===== Information provided
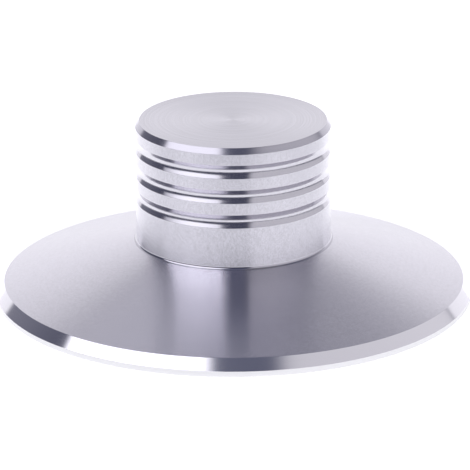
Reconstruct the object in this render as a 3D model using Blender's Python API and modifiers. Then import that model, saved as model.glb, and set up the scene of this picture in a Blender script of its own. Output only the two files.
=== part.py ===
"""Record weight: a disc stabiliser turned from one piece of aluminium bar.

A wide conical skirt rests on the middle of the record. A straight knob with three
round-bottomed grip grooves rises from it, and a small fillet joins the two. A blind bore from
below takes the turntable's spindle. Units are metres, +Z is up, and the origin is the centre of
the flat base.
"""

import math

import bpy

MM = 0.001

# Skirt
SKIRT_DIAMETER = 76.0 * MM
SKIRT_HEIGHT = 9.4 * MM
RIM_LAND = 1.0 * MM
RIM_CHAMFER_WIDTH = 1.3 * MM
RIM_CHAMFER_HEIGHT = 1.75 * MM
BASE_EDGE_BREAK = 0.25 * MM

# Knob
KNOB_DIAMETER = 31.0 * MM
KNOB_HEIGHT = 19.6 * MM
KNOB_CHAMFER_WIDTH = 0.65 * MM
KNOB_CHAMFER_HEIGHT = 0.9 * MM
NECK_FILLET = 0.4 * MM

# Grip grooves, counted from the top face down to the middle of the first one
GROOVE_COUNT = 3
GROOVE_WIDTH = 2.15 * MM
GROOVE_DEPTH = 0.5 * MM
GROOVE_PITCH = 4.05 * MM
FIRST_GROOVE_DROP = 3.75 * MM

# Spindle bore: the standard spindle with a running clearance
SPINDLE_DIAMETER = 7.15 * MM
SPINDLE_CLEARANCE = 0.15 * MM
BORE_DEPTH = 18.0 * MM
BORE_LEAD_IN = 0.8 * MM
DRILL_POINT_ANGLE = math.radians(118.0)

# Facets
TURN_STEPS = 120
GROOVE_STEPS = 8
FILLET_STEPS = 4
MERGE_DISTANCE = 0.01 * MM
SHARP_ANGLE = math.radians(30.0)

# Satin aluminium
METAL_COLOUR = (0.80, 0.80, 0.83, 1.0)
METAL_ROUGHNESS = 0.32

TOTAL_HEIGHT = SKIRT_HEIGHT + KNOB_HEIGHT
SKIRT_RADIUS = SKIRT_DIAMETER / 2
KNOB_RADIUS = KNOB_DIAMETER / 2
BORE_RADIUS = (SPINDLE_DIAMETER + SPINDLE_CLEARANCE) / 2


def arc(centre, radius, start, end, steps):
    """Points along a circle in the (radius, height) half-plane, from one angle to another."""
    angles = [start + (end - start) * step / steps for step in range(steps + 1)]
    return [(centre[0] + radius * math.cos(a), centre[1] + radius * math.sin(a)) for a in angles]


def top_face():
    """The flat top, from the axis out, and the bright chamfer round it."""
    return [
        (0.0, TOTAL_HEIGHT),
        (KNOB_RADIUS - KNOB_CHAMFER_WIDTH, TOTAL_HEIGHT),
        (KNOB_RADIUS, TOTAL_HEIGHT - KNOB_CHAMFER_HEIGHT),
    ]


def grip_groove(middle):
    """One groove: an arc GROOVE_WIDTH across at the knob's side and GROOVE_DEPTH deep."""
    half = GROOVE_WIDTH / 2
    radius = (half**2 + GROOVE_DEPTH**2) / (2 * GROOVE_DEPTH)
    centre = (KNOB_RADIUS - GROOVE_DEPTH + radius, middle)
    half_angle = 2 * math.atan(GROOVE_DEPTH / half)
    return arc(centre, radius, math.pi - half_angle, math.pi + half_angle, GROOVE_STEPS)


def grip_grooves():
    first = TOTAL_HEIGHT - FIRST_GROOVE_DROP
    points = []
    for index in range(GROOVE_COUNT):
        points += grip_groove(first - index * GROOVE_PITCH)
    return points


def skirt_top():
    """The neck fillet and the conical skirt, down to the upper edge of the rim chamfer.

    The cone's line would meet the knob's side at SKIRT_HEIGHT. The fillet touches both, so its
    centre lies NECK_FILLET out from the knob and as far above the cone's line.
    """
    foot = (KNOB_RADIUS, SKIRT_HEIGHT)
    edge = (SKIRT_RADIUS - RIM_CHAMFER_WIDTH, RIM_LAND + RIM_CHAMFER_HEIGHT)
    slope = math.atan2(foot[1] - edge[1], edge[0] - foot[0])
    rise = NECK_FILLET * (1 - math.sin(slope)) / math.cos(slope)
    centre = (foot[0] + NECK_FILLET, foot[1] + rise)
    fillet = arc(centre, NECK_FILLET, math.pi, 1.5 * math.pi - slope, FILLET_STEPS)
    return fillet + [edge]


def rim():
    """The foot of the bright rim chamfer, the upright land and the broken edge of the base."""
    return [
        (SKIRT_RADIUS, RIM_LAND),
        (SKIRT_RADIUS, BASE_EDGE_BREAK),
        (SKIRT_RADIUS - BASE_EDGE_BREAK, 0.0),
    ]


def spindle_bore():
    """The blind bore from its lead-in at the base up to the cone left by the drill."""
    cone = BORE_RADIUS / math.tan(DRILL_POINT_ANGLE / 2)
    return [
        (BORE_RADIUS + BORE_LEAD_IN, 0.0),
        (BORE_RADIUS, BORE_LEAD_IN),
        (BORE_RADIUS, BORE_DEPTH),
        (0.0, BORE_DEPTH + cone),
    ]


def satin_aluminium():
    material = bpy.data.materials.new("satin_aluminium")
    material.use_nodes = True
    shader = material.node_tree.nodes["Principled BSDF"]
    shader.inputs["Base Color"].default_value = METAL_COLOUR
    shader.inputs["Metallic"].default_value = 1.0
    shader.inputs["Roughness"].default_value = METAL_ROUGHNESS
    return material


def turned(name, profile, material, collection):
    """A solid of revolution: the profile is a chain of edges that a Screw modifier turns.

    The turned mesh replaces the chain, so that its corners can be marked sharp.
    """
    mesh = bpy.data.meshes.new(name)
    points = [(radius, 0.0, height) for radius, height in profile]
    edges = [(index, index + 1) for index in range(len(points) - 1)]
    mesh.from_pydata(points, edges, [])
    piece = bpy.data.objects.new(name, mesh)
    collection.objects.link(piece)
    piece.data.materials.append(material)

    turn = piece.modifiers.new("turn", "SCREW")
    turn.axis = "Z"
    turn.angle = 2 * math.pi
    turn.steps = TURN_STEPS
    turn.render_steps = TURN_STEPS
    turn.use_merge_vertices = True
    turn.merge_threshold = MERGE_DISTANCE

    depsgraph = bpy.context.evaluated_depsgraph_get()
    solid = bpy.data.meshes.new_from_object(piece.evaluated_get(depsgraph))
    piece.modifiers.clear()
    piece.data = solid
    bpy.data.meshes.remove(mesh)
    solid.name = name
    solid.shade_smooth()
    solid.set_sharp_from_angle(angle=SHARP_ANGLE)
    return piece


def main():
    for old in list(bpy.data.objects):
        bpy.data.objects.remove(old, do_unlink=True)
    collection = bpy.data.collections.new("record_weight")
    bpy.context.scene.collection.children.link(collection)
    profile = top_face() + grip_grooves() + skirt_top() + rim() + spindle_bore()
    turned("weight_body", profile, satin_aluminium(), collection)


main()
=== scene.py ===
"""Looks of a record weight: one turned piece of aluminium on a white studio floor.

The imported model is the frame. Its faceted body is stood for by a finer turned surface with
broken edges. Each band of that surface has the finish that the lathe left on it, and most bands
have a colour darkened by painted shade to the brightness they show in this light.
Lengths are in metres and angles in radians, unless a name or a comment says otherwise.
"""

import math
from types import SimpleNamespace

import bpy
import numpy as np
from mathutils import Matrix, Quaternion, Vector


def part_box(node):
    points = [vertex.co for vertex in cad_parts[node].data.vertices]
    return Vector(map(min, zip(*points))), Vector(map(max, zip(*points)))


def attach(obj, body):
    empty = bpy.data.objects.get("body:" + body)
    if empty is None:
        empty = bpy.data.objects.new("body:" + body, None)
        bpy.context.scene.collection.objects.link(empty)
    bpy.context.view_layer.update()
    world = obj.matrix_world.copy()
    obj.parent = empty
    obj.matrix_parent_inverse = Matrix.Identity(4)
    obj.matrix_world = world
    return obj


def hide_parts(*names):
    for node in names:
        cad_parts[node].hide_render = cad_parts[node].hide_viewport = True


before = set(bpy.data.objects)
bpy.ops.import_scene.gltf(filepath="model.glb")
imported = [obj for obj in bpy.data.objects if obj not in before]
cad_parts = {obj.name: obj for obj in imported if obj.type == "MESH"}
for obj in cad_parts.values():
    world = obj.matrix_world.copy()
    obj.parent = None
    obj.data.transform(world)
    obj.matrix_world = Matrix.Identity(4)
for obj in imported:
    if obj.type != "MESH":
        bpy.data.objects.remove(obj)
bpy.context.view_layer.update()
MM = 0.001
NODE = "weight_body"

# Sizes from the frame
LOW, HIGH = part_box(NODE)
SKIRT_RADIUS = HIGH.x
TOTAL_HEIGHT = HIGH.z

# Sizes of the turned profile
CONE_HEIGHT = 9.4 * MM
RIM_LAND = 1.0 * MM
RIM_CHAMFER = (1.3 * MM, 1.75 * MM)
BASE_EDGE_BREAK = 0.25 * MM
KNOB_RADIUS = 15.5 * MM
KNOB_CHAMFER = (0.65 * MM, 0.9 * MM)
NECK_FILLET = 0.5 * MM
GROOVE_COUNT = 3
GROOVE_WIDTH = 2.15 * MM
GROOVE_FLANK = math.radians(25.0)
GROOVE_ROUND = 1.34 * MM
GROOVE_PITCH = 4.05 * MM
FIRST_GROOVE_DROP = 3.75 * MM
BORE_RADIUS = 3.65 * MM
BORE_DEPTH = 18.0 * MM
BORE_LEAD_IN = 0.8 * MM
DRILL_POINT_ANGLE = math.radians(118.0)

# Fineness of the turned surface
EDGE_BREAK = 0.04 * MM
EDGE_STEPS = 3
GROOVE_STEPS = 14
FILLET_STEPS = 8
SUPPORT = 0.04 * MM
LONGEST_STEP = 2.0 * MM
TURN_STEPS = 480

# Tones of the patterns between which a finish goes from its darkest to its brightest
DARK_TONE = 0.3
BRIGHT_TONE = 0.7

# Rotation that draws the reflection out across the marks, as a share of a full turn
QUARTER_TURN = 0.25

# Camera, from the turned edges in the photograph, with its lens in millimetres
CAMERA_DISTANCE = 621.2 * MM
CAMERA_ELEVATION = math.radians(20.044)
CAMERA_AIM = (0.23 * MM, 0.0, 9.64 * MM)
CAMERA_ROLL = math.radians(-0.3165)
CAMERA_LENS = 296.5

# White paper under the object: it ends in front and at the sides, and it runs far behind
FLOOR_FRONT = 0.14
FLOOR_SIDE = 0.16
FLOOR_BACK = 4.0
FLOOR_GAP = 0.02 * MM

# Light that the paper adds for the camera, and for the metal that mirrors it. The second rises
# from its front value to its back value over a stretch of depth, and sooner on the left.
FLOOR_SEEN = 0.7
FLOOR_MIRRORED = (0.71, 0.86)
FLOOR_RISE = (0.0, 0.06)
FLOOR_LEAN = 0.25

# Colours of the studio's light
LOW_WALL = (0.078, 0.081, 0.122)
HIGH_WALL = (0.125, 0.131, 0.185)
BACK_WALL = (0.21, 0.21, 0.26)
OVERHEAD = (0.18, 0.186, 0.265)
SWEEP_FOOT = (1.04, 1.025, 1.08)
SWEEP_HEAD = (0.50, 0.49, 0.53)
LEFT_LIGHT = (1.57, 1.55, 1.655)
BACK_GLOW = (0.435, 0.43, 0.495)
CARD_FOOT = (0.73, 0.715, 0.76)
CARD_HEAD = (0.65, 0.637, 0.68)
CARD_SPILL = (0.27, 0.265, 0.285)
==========
===== Information provided
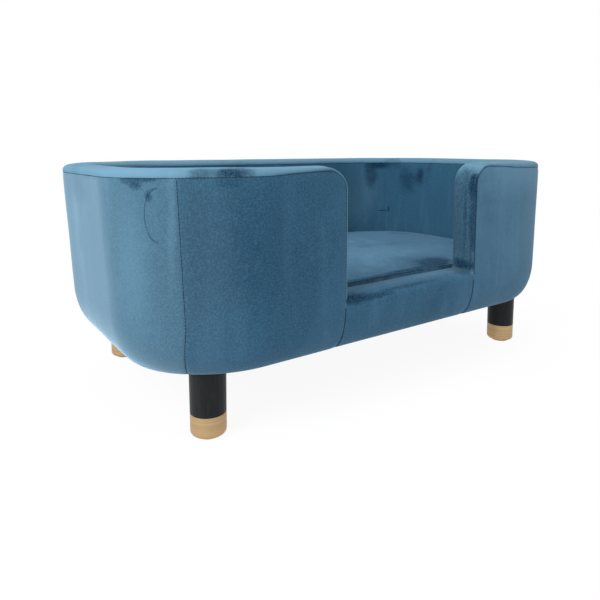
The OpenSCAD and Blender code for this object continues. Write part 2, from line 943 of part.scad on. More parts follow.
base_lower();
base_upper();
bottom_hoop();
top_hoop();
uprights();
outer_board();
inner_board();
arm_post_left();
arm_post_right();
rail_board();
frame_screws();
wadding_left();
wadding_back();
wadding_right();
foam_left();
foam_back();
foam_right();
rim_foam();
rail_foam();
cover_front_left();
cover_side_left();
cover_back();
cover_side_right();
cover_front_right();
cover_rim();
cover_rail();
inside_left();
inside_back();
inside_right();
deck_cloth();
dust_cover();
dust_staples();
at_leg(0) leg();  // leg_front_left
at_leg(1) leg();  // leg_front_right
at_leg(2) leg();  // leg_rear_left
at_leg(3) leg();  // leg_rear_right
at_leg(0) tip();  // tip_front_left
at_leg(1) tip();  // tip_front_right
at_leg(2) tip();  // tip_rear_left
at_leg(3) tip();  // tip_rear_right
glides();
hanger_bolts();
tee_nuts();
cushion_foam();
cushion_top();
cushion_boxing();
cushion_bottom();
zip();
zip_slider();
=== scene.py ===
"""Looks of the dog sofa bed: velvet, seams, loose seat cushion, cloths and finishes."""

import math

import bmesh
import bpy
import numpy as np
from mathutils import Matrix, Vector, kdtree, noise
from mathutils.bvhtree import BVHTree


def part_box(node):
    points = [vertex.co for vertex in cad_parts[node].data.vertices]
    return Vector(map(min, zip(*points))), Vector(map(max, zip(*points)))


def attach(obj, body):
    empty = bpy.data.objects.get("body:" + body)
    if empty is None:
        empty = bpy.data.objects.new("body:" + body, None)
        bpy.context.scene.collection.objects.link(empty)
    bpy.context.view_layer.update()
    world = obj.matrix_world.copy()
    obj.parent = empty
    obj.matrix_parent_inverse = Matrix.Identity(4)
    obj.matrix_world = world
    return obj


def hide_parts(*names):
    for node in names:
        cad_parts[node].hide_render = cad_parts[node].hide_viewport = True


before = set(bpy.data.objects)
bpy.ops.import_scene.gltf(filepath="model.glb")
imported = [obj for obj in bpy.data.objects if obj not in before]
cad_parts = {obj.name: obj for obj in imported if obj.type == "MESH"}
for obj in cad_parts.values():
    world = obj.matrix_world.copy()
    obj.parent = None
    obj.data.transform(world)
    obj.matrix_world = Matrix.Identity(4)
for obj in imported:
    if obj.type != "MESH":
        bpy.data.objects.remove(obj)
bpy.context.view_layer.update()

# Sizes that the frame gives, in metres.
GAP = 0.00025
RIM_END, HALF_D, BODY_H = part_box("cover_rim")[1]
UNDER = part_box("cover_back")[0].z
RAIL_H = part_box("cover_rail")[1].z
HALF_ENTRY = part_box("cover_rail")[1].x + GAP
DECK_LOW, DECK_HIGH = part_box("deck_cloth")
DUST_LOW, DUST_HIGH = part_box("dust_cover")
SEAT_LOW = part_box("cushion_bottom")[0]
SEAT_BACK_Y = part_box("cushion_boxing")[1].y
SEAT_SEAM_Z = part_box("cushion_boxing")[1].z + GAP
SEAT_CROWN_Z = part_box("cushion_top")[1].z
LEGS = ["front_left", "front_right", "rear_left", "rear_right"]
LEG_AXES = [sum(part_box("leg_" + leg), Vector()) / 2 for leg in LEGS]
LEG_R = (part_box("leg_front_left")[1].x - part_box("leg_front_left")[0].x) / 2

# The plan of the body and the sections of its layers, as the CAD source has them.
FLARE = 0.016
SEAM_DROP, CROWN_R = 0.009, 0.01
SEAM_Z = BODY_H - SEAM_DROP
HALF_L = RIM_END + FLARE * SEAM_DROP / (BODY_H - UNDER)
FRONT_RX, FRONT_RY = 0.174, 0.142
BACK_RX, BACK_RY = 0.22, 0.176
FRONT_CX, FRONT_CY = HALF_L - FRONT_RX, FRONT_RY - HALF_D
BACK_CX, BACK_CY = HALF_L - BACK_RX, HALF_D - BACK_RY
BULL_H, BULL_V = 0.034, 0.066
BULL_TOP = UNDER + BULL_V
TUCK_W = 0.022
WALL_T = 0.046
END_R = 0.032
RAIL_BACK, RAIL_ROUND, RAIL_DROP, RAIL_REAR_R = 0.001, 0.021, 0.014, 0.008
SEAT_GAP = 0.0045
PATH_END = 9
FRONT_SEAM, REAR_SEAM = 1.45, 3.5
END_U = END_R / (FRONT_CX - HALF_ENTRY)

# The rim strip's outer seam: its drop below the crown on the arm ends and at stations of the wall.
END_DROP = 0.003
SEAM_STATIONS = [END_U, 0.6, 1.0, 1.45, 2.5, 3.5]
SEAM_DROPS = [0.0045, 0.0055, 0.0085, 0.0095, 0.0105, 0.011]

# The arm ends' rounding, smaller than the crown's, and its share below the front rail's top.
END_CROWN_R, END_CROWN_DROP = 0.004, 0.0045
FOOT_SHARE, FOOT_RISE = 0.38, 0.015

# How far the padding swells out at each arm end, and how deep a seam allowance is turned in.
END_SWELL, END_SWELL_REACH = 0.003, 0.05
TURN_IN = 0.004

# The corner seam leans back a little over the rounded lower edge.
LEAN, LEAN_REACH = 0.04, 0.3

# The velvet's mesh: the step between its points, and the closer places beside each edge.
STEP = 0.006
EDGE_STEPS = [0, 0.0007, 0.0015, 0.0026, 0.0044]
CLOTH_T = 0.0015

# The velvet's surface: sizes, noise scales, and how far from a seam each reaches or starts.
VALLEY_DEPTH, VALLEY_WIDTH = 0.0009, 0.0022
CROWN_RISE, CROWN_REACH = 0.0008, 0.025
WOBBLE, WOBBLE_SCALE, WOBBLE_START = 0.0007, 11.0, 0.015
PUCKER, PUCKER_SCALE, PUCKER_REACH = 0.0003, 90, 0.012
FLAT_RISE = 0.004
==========
===== Information provided
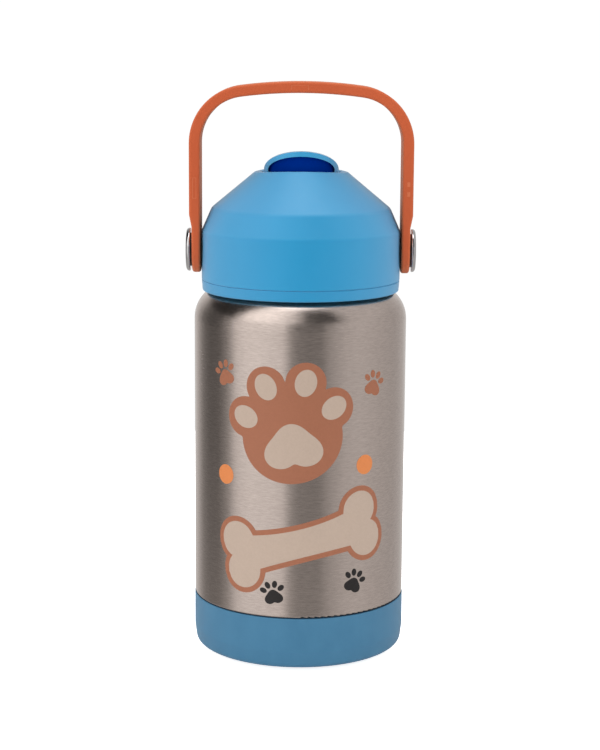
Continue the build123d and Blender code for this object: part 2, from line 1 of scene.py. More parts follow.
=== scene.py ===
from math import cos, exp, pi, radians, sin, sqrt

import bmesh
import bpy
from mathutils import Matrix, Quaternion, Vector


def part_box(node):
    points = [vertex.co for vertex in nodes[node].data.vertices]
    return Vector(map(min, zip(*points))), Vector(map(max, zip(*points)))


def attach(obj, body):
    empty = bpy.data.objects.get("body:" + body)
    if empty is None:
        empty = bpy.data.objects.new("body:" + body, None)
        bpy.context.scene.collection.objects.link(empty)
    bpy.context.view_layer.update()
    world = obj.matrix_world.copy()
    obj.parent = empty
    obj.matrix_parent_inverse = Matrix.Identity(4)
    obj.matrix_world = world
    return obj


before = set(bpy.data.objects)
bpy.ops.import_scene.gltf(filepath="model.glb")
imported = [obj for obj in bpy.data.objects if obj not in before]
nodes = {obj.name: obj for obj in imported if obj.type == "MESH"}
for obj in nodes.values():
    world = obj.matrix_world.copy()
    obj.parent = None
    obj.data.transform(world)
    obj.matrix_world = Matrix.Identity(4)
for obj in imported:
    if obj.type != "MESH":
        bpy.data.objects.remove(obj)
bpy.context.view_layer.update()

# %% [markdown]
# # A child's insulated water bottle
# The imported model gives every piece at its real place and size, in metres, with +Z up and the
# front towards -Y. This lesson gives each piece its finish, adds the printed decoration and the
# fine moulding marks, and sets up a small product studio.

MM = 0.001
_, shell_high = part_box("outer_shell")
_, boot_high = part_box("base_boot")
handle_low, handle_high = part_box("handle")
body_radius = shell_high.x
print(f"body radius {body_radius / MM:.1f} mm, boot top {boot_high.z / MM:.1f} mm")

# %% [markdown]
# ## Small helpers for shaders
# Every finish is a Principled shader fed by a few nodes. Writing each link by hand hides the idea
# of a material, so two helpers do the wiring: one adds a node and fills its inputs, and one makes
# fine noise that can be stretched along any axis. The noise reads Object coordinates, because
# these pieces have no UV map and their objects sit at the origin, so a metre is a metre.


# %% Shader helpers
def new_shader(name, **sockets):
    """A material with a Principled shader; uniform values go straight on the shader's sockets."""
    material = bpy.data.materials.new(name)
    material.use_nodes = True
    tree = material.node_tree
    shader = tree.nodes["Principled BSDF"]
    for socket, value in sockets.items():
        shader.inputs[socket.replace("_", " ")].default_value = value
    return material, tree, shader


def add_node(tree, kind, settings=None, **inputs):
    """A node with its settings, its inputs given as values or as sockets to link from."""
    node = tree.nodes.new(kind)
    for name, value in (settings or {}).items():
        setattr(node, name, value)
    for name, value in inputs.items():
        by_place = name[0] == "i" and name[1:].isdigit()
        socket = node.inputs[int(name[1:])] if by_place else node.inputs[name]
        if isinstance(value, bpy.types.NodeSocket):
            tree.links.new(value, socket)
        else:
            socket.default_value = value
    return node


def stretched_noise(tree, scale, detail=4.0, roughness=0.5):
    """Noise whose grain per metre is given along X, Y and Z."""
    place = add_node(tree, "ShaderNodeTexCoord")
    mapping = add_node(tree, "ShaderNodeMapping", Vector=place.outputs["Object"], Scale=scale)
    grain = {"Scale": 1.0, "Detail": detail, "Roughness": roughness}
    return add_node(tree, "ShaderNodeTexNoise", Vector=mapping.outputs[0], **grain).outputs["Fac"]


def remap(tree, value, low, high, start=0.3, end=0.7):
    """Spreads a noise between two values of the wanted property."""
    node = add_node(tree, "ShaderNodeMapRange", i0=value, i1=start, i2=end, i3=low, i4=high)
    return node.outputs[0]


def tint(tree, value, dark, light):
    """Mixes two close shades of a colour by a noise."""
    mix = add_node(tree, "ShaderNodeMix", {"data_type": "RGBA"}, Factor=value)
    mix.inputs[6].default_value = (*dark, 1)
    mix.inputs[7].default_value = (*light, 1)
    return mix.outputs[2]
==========
Problem requirements: Pull every line holding "mathutils" out of the records.

Task output:
from mathutils import Matrix, Quaternion, Vector
from mathutils import Matrix, Vector, kdtree, noise
from mathutils.bvhtree import BVHTree
from mathutils import Matrix, Quaternion, Vector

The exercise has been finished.